# WHAT THE TASK REQUIRES:
Repeat the listing below in full, exactly as it stands.

# GIVEN DATA:
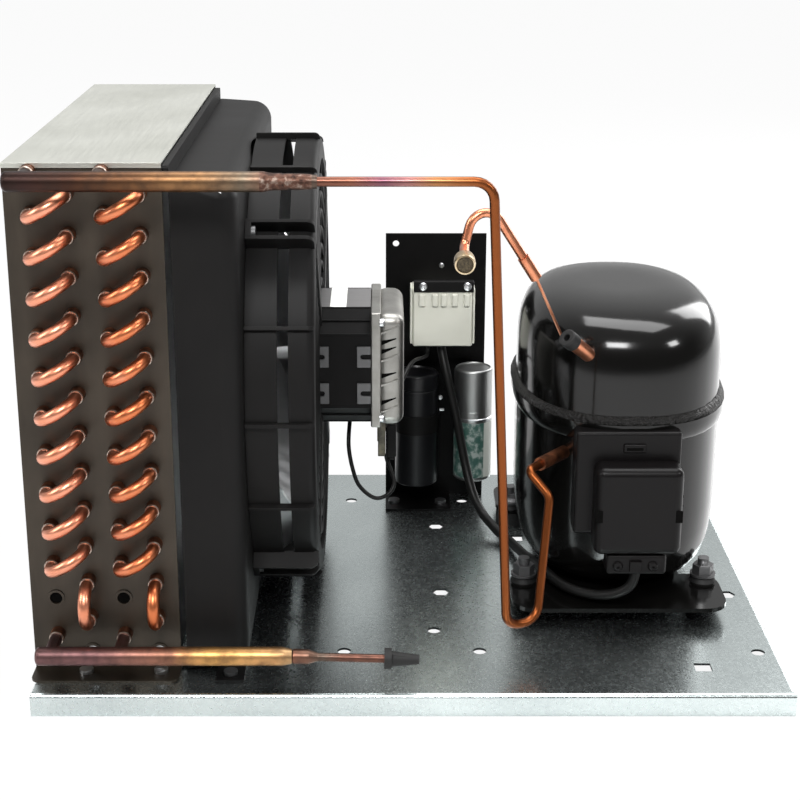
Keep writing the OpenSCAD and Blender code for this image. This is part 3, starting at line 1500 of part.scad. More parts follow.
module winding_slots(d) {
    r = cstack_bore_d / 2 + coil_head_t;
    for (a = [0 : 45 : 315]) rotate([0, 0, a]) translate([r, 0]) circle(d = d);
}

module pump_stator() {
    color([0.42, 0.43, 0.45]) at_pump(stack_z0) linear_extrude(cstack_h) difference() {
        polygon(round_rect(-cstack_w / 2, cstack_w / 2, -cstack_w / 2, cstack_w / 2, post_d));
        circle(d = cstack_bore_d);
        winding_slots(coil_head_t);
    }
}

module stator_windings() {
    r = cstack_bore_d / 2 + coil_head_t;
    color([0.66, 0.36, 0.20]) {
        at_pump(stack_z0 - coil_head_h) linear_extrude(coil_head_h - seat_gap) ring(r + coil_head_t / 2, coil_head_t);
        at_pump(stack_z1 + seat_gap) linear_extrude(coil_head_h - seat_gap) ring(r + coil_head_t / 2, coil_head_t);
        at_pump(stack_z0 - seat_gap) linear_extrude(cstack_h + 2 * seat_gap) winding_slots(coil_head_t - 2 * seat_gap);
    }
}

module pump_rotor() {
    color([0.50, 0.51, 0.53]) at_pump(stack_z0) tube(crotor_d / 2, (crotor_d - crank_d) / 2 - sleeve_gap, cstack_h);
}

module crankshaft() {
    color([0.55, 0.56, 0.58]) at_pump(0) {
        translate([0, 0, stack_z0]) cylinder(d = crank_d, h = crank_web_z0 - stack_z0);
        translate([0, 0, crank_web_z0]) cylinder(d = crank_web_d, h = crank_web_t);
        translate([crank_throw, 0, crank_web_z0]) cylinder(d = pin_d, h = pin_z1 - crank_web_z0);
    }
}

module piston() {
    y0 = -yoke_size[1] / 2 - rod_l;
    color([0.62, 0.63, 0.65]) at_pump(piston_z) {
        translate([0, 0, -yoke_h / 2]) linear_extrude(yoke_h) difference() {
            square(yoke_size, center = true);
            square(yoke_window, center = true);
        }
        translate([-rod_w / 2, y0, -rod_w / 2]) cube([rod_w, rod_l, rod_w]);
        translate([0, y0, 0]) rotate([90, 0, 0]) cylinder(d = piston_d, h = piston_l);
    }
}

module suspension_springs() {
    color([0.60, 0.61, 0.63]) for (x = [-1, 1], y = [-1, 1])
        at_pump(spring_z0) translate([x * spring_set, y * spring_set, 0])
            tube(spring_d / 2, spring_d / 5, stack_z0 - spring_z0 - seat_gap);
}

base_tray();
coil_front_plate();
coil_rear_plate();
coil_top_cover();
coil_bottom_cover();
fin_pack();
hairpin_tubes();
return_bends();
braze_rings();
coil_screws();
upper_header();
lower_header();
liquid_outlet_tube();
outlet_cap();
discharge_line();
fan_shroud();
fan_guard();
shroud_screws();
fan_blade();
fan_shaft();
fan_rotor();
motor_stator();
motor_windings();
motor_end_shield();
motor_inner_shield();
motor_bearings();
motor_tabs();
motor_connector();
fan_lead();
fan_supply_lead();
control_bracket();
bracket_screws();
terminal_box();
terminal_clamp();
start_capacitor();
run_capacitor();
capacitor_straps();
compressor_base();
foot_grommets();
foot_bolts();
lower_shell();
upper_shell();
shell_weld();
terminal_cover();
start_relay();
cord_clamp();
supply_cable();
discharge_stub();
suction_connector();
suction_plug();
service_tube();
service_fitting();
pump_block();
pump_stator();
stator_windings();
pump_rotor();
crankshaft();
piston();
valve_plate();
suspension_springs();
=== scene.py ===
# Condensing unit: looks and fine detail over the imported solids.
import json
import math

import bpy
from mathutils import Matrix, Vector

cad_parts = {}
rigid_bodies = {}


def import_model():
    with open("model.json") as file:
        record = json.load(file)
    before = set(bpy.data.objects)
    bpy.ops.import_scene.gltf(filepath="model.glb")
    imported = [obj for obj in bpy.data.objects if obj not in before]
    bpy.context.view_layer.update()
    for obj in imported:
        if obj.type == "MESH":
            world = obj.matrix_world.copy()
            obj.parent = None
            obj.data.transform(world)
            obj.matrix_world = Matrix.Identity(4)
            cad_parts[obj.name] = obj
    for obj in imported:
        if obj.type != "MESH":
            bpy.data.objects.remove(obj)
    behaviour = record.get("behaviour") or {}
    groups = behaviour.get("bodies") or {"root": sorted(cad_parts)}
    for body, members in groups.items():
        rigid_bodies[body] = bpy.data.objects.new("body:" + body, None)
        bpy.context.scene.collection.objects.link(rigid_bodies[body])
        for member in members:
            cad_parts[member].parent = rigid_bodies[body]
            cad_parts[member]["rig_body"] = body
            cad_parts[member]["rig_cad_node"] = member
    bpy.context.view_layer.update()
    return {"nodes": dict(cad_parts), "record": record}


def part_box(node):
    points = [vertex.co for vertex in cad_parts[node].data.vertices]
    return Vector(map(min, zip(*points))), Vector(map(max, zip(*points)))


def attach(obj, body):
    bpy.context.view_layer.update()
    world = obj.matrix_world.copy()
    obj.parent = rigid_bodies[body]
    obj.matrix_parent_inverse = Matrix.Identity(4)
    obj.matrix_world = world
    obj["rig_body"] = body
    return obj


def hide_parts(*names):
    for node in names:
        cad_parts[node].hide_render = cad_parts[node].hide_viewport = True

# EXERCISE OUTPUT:
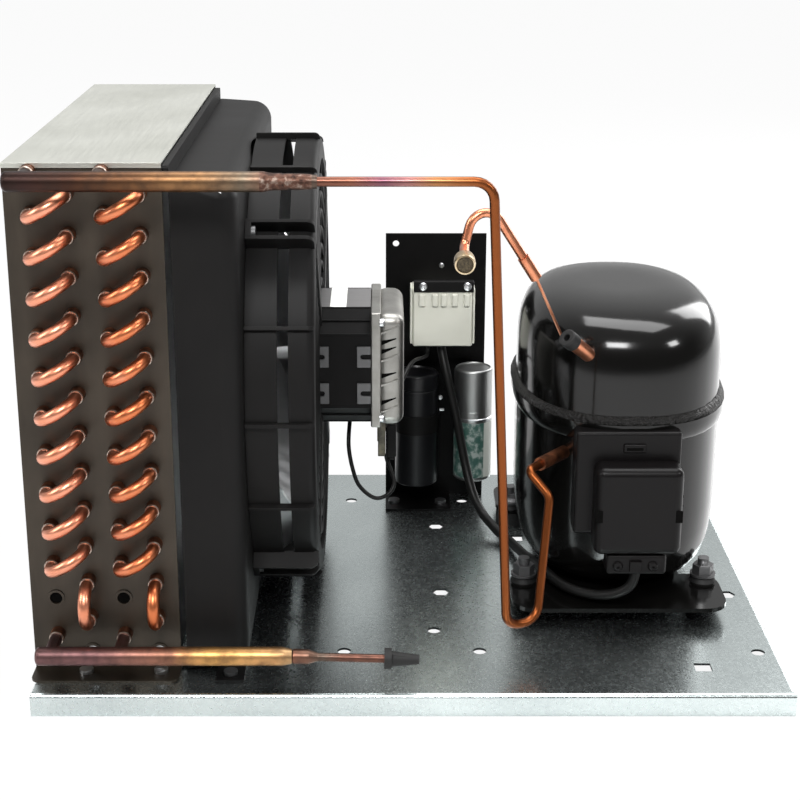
Keep writing the OpenSCAD and Blender code for this image. This is part 3, starting at line 1500 of part.scad. More parts follow.
module winding_slots(d) {
    r = cstack_bore_d / 2 + coil_head_t;
    for (a = [0 : 45 : 315]) rotate([0, 0, a]) translate([r, 0]) circle(d = d);
}

module pump_stator() {
    color([0.42, 0.43, 0.45]) at_pump(stack_z0) linear_extrude(cstack_h) difference() {
        polygon(round_rect(-cstack_w / 2, cstack_w / 2, -cstack_w / 2, cstack_w / 2, post_d));
        circle(d = cstack_bore_d);
        winding_slots(coil_head_t);
    }
}

module stator_windings() {
    r = cstack_bore_d / 2 + coil_head_t;
    color([0.66, 0.36, 0.20]) {
        at_pump(stack_z0 - coil_head_h) linear_extrude(coil_head_h - seat_gap) ring(r + coil_head_t / 2, coil_head_t);
        at_pump(stack_z1 + seat_gap) linear_extrude(coil_head_h - seat_gap) ring(r + coil_head_t / 2, coil_head_t);
        at_pump(stack_z0 - seat_gap) linear_extrude(cstack_h + 2 * seat_gap) winding_slots(coil_head_t - 2 * seat_gap);
    }
}

module pump_rotor() {
    color([0.50, 0.51, 0.53]) at_pump(stack_z0) tube(crotor_d / 2, (crotor_d - crank_d) / 2 - sleeve_gap, cstack_h);
}

module crankshaft() {
    color([0.55, 0.56, 0.58]) at_pump(0) {
        translate([0, 0, stack_z0]) cylinder(d = crank_d, h = crank_web_z0 - stack_z0);
        translate([0, 0, crank_web_z0]) cylinder(d = crank_web_d, h = crank_web_t);
        translate([crank_throw, 0, crank_web_z0]) cylinder(d = pin_d, h = pin_z1 - crank_web_z0);
    }
}

module piston() {
    y0 = -yoke_size[1] / 2 - rod_l;
    color([0.62, 0.63, 0.65]) at_pump(piston_z) {
        translate([0, 0, -yoke_h / 2]) linear_extrude(yoke_h) difference() {
            square(yoke_size, center = true);
            square(yoke_window, center = true);
        }
        translate([-rod_w / 2, y0, -rod_w / 2]) cube([rod_w, rod_l, rod_w]);
        translate([0, y0, 0]) rotate([90, 0, 0]) cylinder(d = piston_d, h = piston_l);
    }
}

module suspension_springs() {
    color([0.60, 0.61, 0.63]) for (x = [-1, 1], y = [-1, 1])
        at_pump(spring_z0) translate([x * spring_set, y * spring_set, 0])
            tube(spring_d / 2, spring_d / 5, stack_z0 - spring_z0 - seat_gap);
}

base_tray();
coil_front_plate();
coil_rear_plate();
coil_top_cover();
coil_bottom_cover();
fin_pack();
hairpin_tubes();
return_bends();
braze_rings();
coil_screws();
upper_header();
lower_header();
liquid_outlet_tube();
outlet_cap();
discharge_line();
fan_shroud();
fan_guard();
shroud_screws();
fan_blade();
fan_shaft();
fan_rotor();
motor_stator();
motor_windings();
motor_end_shield();
motor_inner_shield();
motor_bearings();
motor_tabs();
motor_connector();
fan_lead();
fan_supply_lead();
control_bracket();
bracket_screws();
terminal_box();
terminal_clamp();
start_capacitor();
run_capacitor();
capacitor_straps();
compressor_base();
foot_grommets();
foot_bolts();
lower_shell();
upper_shell();
shell_weld();
terminal_cover();
start_relay();
cord_clamp();
supply_cable();
discharge_stub();
suction_connector();
suction_plug();
service_tube();
service_fitting();
pump_block();
pump_stator();
stator_windings();
pump_rotor();
crankshaft();
piston();
valve_plate();
suspension_springs();
=== scene.py ===
# Condensing unit: looks and fine detail over the imported solids.
import json
import math

import bpy
from mathutils import Matrix, Vector

cad_parts = {}
rigid_bodies = {}


def import_model():
    with open("model.json") as file:
        record = json.load(file)
    before = set(bpy.data.objects)
    bpy.ops.import_scene.gltf(filepath="model.glb")
    imported = [obj for obj in bpy.data.objects if obj not in before]
    bpy.context.view_layer.update()
    for obj in imported:
        if obj.type == "MESH":
            world = obj.matrix_world.copy()
            obj.parent = None
            obj.data.transform(world)
            obj.matrix_world = Matrix.Identity(4)
            cad_parts[obj.name] = obj
    for obj in imported:
        if obj.type != "MESH":
            bpy.data.objects.remove(obj)
    behaviour = record.get("behaviour") or {}
    groups = behaviour.get("bodies") or {"root": sorted(cad_parts)}
    for body, members in groups.items():
        rigid_bodies[body] = bpy.data.objects.new("body:" + body, None)
        bpy.context.scene.collection.objects.link(rigid_bodies[body])
        for member in members:
            cad_parts[member].parent = rigid_bodies[body]
            cad_parts[member]["rig_body"] = body
            cad_parts[member]["rig_cad_node"] = member
    bpy.context.view_layer.update()
    return {"nodes": dict(cad_parts), "record": record}


def part_box(node):
    points = [vertex.co for vertex in cad_parts[node].data.vertices]
    return Vector(map(min, zip(*points))), Vector(map(max, zip(*points)))


def attach(obj, body):
    bpy.context.view_layer.update()
    world = obj.matrix_world.copy()
    obj.parent = rigid_bodies[body]
    obj.matrix_parent_inverse = Matrix.Identity(4)
    obj.matrix_world = world
    obj["rig_body"] = body
    return obj


def hide_parts(*names):
    for node in names:
        cad_parts[node].hide_render = cad_parts[node].hide_viewport = True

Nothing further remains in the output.